Deputi III Kepala Staf Kepresidenan Kantor Staf Presiden (KSP), Edy Priyono mengatakan Undang-Undang Nomor 6 Tahun 2023 ditujukan untuk kebutuhan investasi dan secara logis mendukung investasi, tapi tidak melupakan perlindungan pekerja/buruh. Dari 10 klaster UU Cipta Kerja salah satunya ketenagakerjaan.
Edy menyebut UU 6/2023 membenahi aturan UU No.13 Tahun 2003. Sedikitnya ada enam ketentuan ketenagakerjaan yang diperbaiki UU 6/2023. Pertama, Perjanjian Kerja Waktu Tertentu (PKWT), di mana UU 6/2023 memandatkan uang kompensasi bagi pekerja yang habis masa PKWT. Sebelumnya, tidak ada uang kompensasi bagi pekerja PKWT yang habis masa kontraknya. Hal ini merupakan ketentuan baru yang berpihak pada pekerja atau buruh yang sebelumnya tidak pernah diatur.

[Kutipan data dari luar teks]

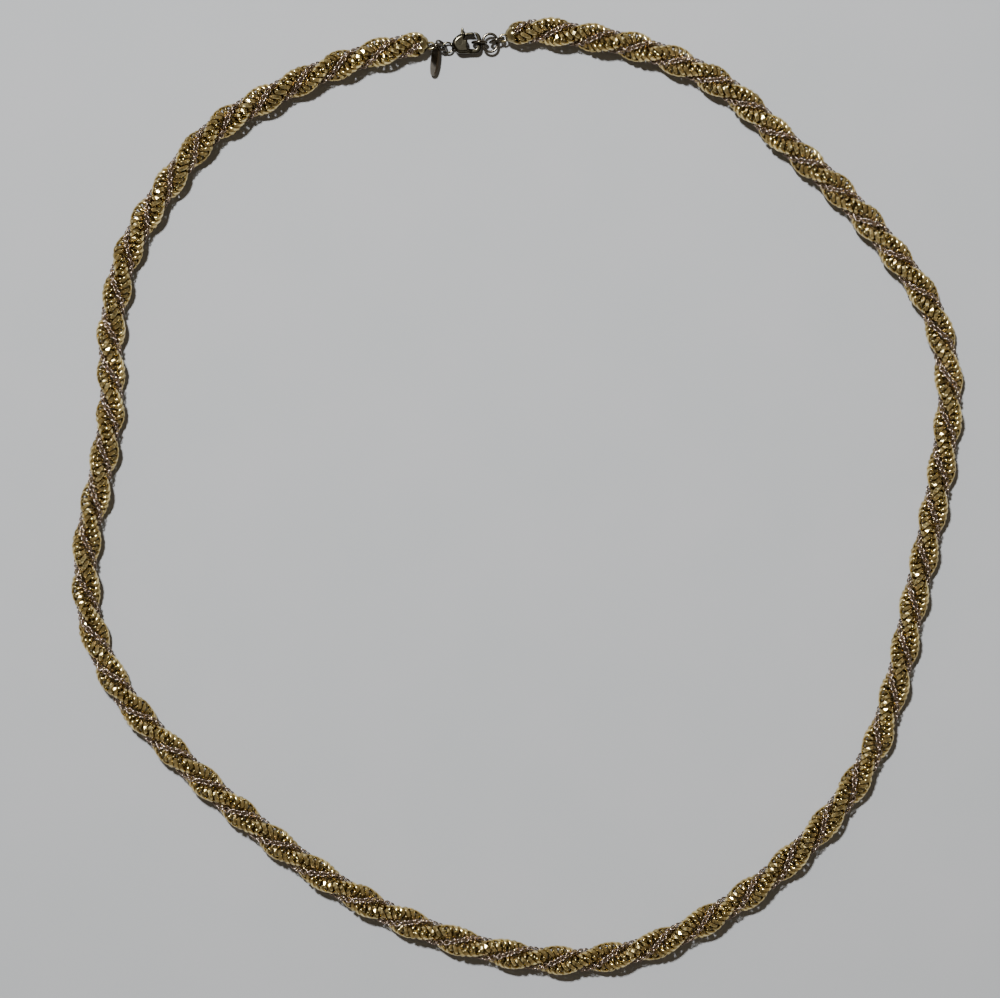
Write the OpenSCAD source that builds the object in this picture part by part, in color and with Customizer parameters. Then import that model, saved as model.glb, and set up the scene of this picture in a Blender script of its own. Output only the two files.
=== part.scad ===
// Rope chain necklace, 24 inch, fastened and laid out in an open oval loop
// All sizes are in millimetres, +Z is up and the surface it lies on is at Z = 0

/* [Rope] */
// Radius of each thick strand
thick_r = 1.6; // [1.4:0.05:1.6]
// Radius of each fine strand
fine_r = 0.7; // [0.5:0.05:0.75]
// Clear space between neighbouring strands
strand_gap = 0.1; // [0.06:0.02:0.2]

/* [End caps] */
// Radius of the soldered cap at each rope end
cap_r = 2.6; // [2.2:0.1:2.8]
// Thickness of the wire of each cap's eye
eye_wire = 0.5; // [0.4:0.02:0.5]

/* [Rings at the hook] */
// Outer diameter of the two upright rings
link_od = 3.6; // [3.6:0.1:3.8]
// Wire thickness of the three rings at the hook
link_wire = 0.6; // [0.5:0.02:0.6]
// Width of the oval ring along the chain
oval_w = 3.6; // [3.6:0.05:3.8]
// Length of the oval ring across the chain
oval_l = 4.5; // [4.2:0.1:4.8]
// Clear space between linked wires
link_gap = 0.08; // [0.06:0.02:0.1]

/* [Rings at the tail] */
// Wire thickness of the tag ring and the slanting ring
small_wire = 0.45; // [0.36:0.02:0.46]
// Radius of the tag ring's wire circle
tag_ring_r = 1.2; // [1.16:0.02:1.22]

/* [Tag] */
// Length of the plain oval tag
tag_l = 7.3; // [6:0.1:9]
// Width of the tag
tag_w = 2.8; // [2:0.1:2.8]
// Thickness of the tag's sheet
tag_t = 0.4; // [0.3:0.02:0.4]

/* [Clasp] */
// Thickness of the clasp's body at the rivet
clasp_t = 2.6; // [2.4:0.05:2.8]
// Thickness of the hook and of the lever's arm
hook_t = 1.3; // [1:0.05:1.3]
// Width of the hook's metal at its right end
hook_wall = 0.9; // [0.7:0.05:1]
// Radius of the rivet's shank
rivet_r = 0.3; // [0.2:0.02:0.36]
// Thickness of the lever's hub between the body's cheeks
lever_t = 0.8; // [0.6:0.05:1]

/* [Hidden] */

// Moves the whole loop so that its outline is centred on the origin
shift = [0.28, 0.2];

// Middle line of the rope, clockwise from its right end to its left end
// The first and the last point only steer the two ends
route = [[-17, 89],
    [-1, 99.5], [15, 99], [31, 95], [45.5, 87.5], [57.5, 76.5], [69.5, 65.5],
    [80.5, 53], [89.5, 39.5], [93, 23.5], [91.5, 7], [88.5, -9], [85, -25],
    [81.5, -41], [76, -56.5], [67, -70], [55.5, -81.5], [42, -91], [27, -98],
    [11, -100.5], [-5, -98.5], [-21, -93.5], [-35.5, -86.5], [-49, -77.5],
    [-62, -67], [-74, -56], [-85, -43.5], [-92, -29], [-93.5, -12.5], [-90.5, 3.5],
    [-88, 19.5], [-88, 36], [-84.5, 52], [-76.5, 66], [-66, 78.5], [-52, 87],
    [-37, 93.5], [-21, 97.5],
    [-6, 96.5]];
places = len(route) - 3;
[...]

Dengan demikian, melalui pertumbuhan ekonomi yang berkelanjutan dan penciptaan lapangan kerja yang lebih luas, Undang-Undang Cipta Kerja berperan dalam mengentaskan kemiskinan dan meningkatkan taraf hidup bagi buruh dan keluarga, serta mengurangi ketidaksetaraan ekonomi dan memberikan akses yang lebih besar terhadap kesempatan dan pelayanan publik bagi seluruh masyarakat.
Undang-Undang Cipta Kerja memang dibuat untuk mengakomodasi kepentingan buruh melalui berbagai langkah, implementasi yang berkelanjutan. Namun masih perlu adanya dialog terbuka antara pemerintah, pengusaha, dan serikat pekerja untuk memastikan bahwa kepentingan semua pihak diakomodasi dengan adil dalam pembentukan kebijakan tenaga kerja di masa depan. Untuk itu, pemerintah terus berkomunikasi secara terbuka dengan serikat pekerja dan melakukan sosialisasi di berbagai daerah dalam memastikan proses implementasi UU Cipta Kerja berjalan sesuai dengan tujuan pembuatannya, yaitu untuk melindungi buruh atau pekerja. Sehingga, implementasi Undang-undang Cipta Kerja dapat menghasilkan manfaat yang seimbang bagi semua pihak, terutama buruh.